If, on the other hand, the level of development of different cultures in that period was not uniform (as is the case in the world today) and if one or several cultures had concentrated along the ancient sea-shores – or in any other areas which might have been rapidly and cataclysmically inundated – then it is possible that the post-glacial floods could have had enormous significance for the story of civilization.

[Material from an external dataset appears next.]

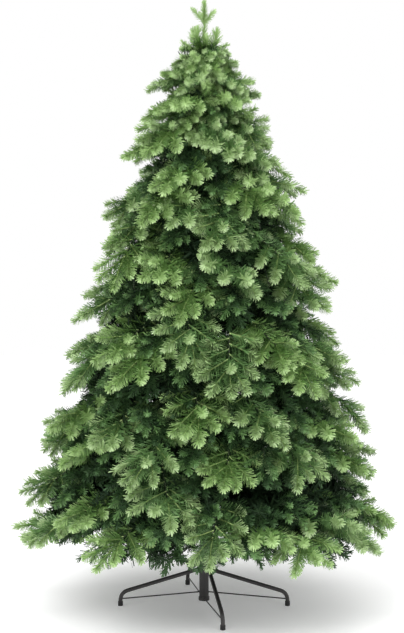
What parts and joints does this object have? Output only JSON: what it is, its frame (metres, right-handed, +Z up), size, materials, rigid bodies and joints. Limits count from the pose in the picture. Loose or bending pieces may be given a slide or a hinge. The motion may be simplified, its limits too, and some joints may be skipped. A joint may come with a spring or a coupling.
{
  "type": "artificial christmas tree",
  "caption": "Full undecorated artificial fir, conical, with tiers of drooping sprays round a hidden pole, standing on a folding steel stand with bent legs and plastic feet.",
  "frame": {"origin": "on the floor, under the pole's axis", "axes": "+Z up the pole to the leader's tip, -Y to the front, +X to the right as seen from the front"},
  "size_m": [1.4763, 1.493, 2.286],
  "materials": {
    "needles": "matte",
    "pole": "satin",
    "stand": "satin",
    "feet": "matte"
  },
  "bodies": {
    "root": {"leader": "needles", "mass_1_1": "needles", "mass_1_2": "needles", "mass_1_3": "needles", "mass_1_4": "needles", "mass_1_5": "needles", "mass_1_6": "needles", "mass_2_1": "needles", "mass_2_2": "needles", "mass_2_3": "needles", "mass_2_4": "needles", "mass_2_5": "needles", "mass_2_6": "needles", "mass_3_1": "needles", "mass_3_2": "needles", "mass_3_3": "needles", "mass_3_4": "needles", "mass_3_5": "needles", "mass_4_1": "needles", "mass_4_2": "needles", "mass_4_3": "needles", "mass_4_4": "needles", "mass_4_5": "needles", "mass_5_1": "needles", "mass_5_2": "needles", "mass_5_3": "needles", "mass_5_4": "needles", "mass_5_5": "needles", "mass_6_1": "needles", "mass_6_2": "needles", "mass_6_3": "needles", "mass_6_4": "needles", "mass_7_1": "needles", "mass_7_2": "needles", "mass_7_3": "needles", "mass_8_1": "needles", "mass_8_2": "needles", "mass_8_3": "needles", "mass_9_1": "needles", "mass_9_2": "needles", "mass_9_3": "needles", "pole_lower": "pole", "pole_middle": "pole", "pole_rod": "pole", "pole_upper": "pole", "stand_brace_back": "stand", "stand_brace_front": "stand", "stand_brace_left": "stand", "stand_brace_right": "stand", "stand_foot_back": "feet", "stand_foot_front": "feet", "stand_foot_left": "feet", "stand_foot_right": "feet", "stand_leg_back": "stand", "stand_leg_front": "stand", "stand_leg_left": "stand", "stand_leg_right": "stand", "stand_ring_lower": "stand", "stand_ring_upper": "stand", "stand_socket": "stand"}
  },
  "joints": []
}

Moreover, the rise in sea-level of 120 metres over those 10,000 years between 17,000 and 7000 years ago is large enough to have engulfed entire cities for ever and either demolished or covered up with millennial deposits of silt and muck all evidence of their former existence. If the waves rose slowly, such hypothetical cities would have been pounded for centuries in the high-energy intertidal zone which makes short work even of granite structures. But if the sea-level rise was due to some cataclysmic surge, then walls of water would have borne down on and crushed beyond recognition much that stood in their path.